**THE EXERCISE**
Reproduce the listing below without any change.

**SOURCE EXCERPT**
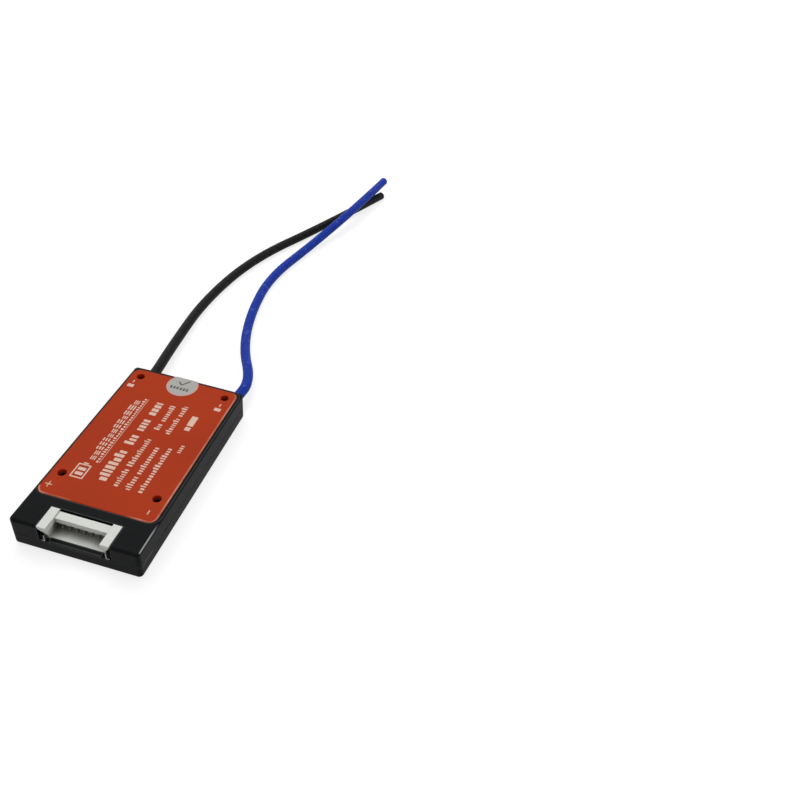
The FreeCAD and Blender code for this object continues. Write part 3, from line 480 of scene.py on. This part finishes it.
# The middle of the bright stretch of the top edge, and how far from there it starts and is full
BRIGHT_PLACE = (17.4 * MM, -28.5 * MM, 9.2 * MM)
BRIGHT_REACH = 7 * MM
BRIGHT_CORE = 2.1 * MM
# The slope of the rounded top edge, and the cosines between which the bright line fades in on it
EDGE_SLOPE = (math.sqrt(0.5), 0.0, math.sqrt(0.5))
LINE_OUTSIDE = 0.95
LINE_INSIDE = 0.995

shell_plastic, shader = plain_material("shell_plastic")
grain = place_group(
    shell_plastic, surface_grain,
    {"Grain Size": 0.35 * MM, "Cloud Size": 9 * MM, "Roughness": 0.42, "Spread": 0.2},
)
wear = place_group(
    shell_plastic, rubbed_edge, {"Width": 0.45 * MM, "Gain": 16.0, "Patch Size": 5 * MM}
)
specks = place_group(shell_plastic, dust, {"Speck Spacing": 1.7 * MM, "Speck Share": 0.05})
place = shell_plastic.node_tree.nodes.new("ShaderNodeTexCoord")
away = shell_plastic.node_tree.nodes.new("ShaderNodeVectorMath")
away.operation = "DISTANCE"
away.inputs[1].default_value = BRIGHT_PLACE
surface = shell_plastic.node_tree.nodes.new("ShaderNodeNewGeometry")
slope = shell_plastic.node_tree.nodes.new("ShaderNodeVectorMath")
slope.operation = "DOT_PRODUCT"
slope.inputs[1].default_value = EDGE_SLOPE
link(
    shell_plastic,
    (place.outputs["Object"], away.inputs[0]),
    (surface.outputs["Normal"], slope.inputs[0]),
)
bright = joined(
    shell_plastic, "MULTIPLY",
    faded(shell_plastic, away.outputs["Value"], start=BRIGHT_REACH, full=BRIGHT_CORE),
    faded(shell_plastic, slope.outputs["Value"], start=LINE_OUTSIDE, full=LINE_INSIDE),
)
worn = scaled(shell_plastic, wear.outputs["Mask"], amount=0.7)
dusty = scaled(shell_plastic, specks.outputs["Mask"], amount=0.3)
base = mix_colours(shell_plastic, grain.outputs["Cloud"], colour(8, 9, 10), colour(25, 26, 28))
base = mix_colours(shell_plastic, worn, base, colour(104, 106, 108))
base = mix_colours(shell_plastic, bright, base, colour(176, 178, 180))
base = mix_colours(shell_plastic, dusty, base, colour(140, 138, 132))
shader.inputs["Specular IOR Level"].default_value = 0.04
dress_shader(shell_plastic, shader, base, grain, depth=0.02 * MM, strength=0.5)
finish_node("top_shell", shell_plastic)
finish_node("bottom_shell", shell_plastic)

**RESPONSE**
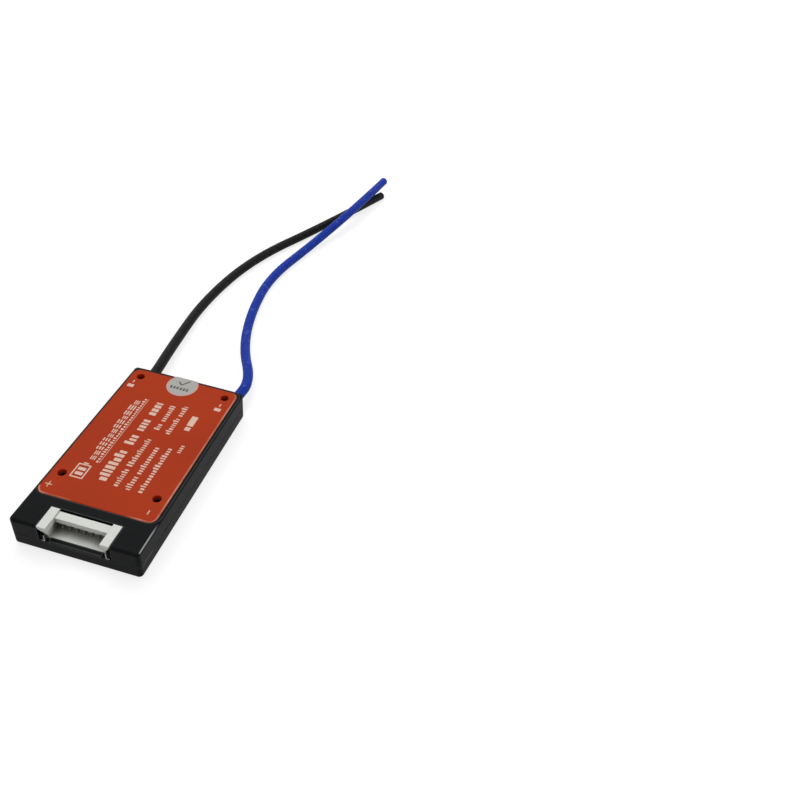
The FreeCAD and Blender code for this object continues. Write part 3, from line 480 of scene.py on. This part finishes it.
# The middle of the bright stretch of the top edge, and how far from there it starts and is full
BRIGHT_PLACE = (17.4 * MM, -28.5 * MM, 9.2 * MM)
BRIGHT_REACH = 7 * MM
BRIGHT_CORE = 2.1 * MM
# The slope of the rounded top edge, and the cosines between which the bright line fades in on it
EDGE_SLOPE = (math.sqrt(0.5), 0.0, math.sqrt(0.5))
LINE_OUTSIDE = 0.95
LINE_INSIDE = 0.995

shell_plastic, shader = plain_material("shell_plastic")
grain = place_group(
    shell_plastic, surface_grain,
    {"Grain Size": 0.35 * MM, "Cloud Size": 9 * MM, "Roughness": 0.42, "Spread": 0.2},
)
wear = place_group(
    shell_plastic, rubbed_edge, {"Width": 0.45 * MM, "Gain": 16.0, "Patch Size": 5 * MM}
)
specks = place_group(shell_plastic, dust, {"Speck Spacing": 1.7 * MM, "Speck Share": 0.05})
place = shell_plastic.node_tree.nodes.new("ShaderNodeTexCoord")
away = shell_plastic.node_tree.nodes.new("ShaderNodeVectorMath")
away.operation = "DISTANCE"
away.inputs[1].default_value = BRIGHT_PLACE
surface = shell_plastic.node_tree.nodes.new("ShaderNodeNewGeometry")
slope = shell_plastic.node_tree.nodes.new("ShaderNodeVectorMath")
slope.operation = "DOT_PRODUCT"
slope.inputs[1].default_value = EDGE_SLOPE
link(
    shell_plastic,
    (place.outputs["Object"], away.inputs[0]),
    (surface.outputs["Normal"], slope.inputs[0]),
)
bright = joined(
    shell_plastic, "MULTIPLY",
    faded(shell_plastic, away.outputs["Value"], start=BRIGHT_REACH, full=BRIGHT_CORE),
    faded(shell_plastic, slope.outputs["Value"], start=LINE_OUTSIDE, full=LINE_INSIDE),
)
worn = scaled(shell_plastic, wear.outputs["Mask"], amount=0.7)
dusty = scaled(shell_plastic, specks.outputs["Mask"], amount=0.3)
base = mix_colours(shell_plastic, grain.outputs["Cloud"], colour(8, 9, 10), colour(25, 26, 28))
base = mix_colours(shell_plastic, worn, base, colour(104, 106, 108))
base = mix_colours(shell_plastic, bright, base, colour(176, 178, 180))
base = mix_colours(shell_plastic, dusty, base, colour(140, 138, 132))
shader.inputs["Specular IOR Level"].default_value = 0.04
dress_shader(shell_plastic, shader, base, grain, depth=0.02 * MM, strength=0.5)
finish_node("top_shell", shell_plastic)
finish_node("bottom_shell", shell_plastic)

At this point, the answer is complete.